Begin DATA SECTION

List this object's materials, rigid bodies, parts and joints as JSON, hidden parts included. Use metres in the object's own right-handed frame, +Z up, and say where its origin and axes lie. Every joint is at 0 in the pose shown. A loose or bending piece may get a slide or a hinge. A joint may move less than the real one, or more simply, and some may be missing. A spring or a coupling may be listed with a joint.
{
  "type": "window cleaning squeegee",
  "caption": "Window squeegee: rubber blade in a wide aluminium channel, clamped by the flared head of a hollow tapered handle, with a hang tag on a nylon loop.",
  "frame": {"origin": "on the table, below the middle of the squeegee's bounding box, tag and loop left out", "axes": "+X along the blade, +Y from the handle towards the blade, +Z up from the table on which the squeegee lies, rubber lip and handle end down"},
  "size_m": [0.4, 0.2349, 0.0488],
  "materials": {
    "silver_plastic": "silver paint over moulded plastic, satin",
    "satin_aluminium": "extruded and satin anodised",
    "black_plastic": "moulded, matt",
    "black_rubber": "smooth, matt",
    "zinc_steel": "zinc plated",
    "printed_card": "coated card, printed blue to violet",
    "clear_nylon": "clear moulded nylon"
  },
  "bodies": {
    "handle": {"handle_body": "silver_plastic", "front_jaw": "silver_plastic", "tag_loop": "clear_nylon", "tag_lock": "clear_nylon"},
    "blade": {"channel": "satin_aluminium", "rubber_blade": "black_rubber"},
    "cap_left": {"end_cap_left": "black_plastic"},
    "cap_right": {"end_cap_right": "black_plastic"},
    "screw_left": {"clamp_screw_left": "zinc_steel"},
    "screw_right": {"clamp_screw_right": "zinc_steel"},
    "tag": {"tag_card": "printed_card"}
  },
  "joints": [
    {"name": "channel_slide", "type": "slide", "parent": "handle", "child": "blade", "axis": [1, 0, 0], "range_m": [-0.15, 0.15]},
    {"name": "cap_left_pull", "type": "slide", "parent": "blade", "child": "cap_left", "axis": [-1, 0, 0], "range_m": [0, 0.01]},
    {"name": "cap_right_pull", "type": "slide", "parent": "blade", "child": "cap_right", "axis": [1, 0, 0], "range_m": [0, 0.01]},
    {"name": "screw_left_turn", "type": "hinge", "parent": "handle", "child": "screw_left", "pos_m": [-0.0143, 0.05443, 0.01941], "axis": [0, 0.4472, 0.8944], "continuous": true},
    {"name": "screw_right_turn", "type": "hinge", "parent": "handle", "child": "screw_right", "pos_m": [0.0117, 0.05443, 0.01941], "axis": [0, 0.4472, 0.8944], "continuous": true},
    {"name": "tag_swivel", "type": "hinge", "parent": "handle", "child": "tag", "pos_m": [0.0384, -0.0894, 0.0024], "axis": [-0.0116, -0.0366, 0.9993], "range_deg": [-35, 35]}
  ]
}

End DATA SECTION

In the listing, find every line containing the word "materials" and list it.

List this object's materials, rigid bodies, parts and joints as JSON, hidden parts included. Use metres in the object's own right-handed frame, +Z up, and say where its origin and axes lie. Every joint is at 0 in the pose shown. A loose or bending piece may get a slide or a hinge. A joint may move less than the real one, or more simply, and some may be missing. A spring or a coupling may be listed with a joint.
  "materials": {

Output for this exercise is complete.